> **Given instruction**
The required output is a word-for-word copy of the lines from the line bearing "fill_sheet()" through the line bearing "from the clock", inclusive, and no other lines.

> **Data shown**
## start

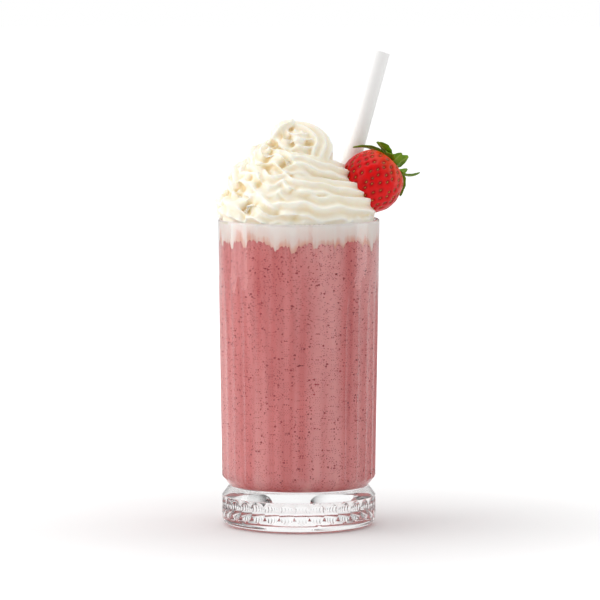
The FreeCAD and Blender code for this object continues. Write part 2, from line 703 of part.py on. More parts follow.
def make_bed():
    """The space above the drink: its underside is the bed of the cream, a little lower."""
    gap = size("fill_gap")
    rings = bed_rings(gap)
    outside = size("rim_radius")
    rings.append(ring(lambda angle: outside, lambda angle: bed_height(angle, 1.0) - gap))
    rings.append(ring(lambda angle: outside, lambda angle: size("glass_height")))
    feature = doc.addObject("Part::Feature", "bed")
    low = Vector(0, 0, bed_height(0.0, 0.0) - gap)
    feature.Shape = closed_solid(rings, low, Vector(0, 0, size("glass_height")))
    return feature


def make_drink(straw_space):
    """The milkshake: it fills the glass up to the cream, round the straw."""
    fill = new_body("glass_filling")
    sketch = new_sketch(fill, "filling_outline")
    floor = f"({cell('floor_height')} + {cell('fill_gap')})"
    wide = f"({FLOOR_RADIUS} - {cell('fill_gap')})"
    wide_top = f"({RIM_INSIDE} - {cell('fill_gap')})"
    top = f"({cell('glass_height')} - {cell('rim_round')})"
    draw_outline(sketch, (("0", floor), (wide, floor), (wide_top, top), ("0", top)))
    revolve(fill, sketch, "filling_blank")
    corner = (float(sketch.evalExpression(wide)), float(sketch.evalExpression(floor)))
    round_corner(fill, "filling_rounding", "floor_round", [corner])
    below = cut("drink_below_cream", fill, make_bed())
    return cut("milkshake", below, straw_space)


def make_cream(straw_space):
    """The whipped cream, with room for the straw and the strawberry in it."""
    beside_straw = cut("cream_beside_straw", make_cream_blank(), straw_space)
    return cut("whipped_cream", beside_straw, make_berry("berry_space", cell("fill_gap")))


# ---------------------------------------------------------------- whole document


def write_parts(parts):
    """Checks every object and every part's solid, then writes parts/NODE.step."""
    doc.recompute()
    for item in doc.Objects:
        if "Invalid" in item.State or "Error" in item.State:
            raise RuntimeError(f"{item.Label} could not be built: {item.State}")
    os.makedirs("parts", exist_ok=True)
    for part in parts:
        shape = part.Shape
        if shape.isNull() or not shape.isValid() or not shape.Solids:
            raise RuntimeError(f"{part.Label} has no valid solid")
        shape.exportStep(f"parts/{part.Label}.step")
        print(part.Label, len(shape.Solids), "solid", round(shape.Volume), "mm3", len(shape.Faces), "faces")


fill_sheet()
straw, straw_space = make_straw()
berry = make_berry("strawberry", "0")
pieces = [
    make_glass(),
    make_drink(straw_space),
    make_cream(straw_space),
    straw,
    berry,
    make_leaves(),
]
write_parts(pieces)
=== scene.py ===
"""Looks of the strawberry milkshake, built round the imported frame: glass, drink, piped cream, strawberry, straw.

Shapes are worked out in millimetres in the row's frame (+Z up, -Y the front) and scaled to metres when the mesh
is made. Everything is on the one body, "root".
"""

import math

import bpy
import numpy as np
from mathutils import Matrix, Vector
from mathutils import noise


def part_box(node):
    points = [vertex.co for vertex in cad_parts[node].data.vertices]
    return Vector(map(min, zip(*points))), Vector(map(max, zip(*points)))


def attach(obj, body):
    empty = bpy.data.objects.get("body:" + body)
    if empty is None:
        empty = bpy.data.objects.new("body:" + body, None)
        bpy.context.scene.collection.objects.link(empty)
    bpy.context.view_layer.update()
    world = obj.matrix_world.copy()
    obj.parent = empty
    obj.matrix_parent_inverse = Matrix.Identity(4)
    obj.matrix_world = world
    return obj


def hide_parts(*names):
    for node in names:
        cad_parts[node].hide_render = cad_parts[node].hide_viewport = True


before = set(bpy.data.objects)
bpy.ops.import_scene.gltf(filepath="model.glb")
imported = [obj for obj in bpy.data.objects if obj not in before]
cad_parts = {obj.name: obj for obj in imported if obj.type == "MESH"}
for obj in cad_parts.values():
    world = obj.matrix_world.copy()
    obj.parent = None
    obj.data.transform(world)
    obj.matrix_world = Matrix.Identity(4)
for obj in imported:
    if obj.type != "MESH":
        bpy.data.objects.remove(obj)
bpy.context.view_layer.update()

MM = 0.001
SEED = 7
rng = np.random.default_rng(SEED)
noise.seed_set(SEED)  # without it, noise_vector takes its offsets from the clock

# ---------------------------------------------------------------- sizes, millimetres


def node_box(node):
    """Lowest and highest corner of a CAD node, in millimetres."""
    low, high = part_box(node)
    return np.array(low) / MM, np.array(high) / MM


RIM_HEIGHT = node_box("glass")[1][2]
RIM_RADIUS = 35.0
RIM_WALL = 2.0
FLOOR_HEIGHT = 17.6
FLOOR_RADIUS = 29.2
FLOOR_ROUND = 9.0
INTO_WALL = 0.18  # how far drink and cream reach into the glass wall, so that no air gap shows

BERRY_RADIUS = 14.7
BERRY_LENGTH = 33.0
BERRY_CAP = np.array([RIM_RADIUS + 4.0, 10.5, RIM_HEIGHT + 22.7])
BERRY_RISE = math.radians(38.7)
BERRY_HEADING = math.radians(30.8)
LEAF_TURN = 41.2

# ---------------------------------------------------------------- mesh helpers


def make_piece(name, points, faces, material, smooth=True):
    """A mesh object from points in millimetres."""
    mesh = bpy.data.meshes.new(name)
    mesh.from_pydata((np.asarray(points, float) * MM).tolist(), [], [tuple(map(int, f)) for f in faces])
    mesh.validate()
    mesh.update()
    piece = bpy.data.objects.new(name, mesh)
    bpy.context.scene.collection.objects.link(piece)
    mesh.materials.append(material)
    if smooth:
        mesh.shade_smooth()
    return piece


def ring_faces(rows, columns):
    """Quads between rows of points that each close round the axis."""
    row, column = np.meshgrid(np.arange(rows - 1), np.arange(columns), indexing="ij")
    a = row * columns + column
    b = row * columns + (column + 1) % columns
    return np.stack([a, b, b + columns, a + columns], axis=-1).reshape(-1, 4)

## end

> **Solution for this task**
fill_sheet()
straw, straw_space = make_straw()
berry = make_berry("strawberry", "0")
pieces = [
    make_glass(),
    make_drink(straw_space),
    make_cream(straw_space),
    straw,
    berry,
    make_leaves(),
]
write_parts(pieces)
=== scene.py ===
"""Looks of the strawberry milkshake, built round the imported frame: glass, drink, piped cream, strawberry, straw.

Shapes are worked out in millimetres in the row's frame (+Z up, -Y the front) and scaled to metres when the mesh
is made. Everything is on the one body, "root".
"""

import math

import bpy
import numpy as np
from mathutils import Matrix, Vector
from mathutils import noise


def part_box(node):
    points = [vertex.co for vertex in cad_parts[node].data.vertices]
    return Vector(map(min, zip(*points))), Vector(map(max, zip(*points)))


def attach(obj, body):
    empty = bpy.data.objects.get("body:" + body)
    if empty is None:
        empty = bpy.data.objects.new("body:" + body, None)
        bpy.context.scene.collection.objects.link(empty)
    bpy.context.view_layer.update()
    world = obj.matrix_world.copy()
    obj.parent = empty
    obj.matrix_parent_inverse = Matrix.Identity(4)
    obj.matrix_world = world
    return obj


def hide_parts(*names):
    for node in names:
        cad_parts[node].hide_render = cad_parts[node].hide_viewport = True


before = set(bpy.data.objects)
bpy.ops.import_scene.gltf(filepath="model.glb")
imported = [obj for obj in bpy.data.objects if obj not in before]
cad_parts = {obj.name: obj for obj in imported if obj.type == "MESH"}
for obj in cad_parts.values():
    world = obj.matrix_world.copy()
    obj.parent = None
    obj.data.transform(world)
    obj.matrix_world = Matrix.Identity(4)
for obj in imported:
    if obj.type != "MESH":
        bpy.data.objects.remove(obj)
bpy.context.view_layer.update()

MM = 0.001
SEED = 7
rng = np.random.default_rng(SEED)
noise.seed_set(SEED)  # without it, noise_vector takes its offsets from the clock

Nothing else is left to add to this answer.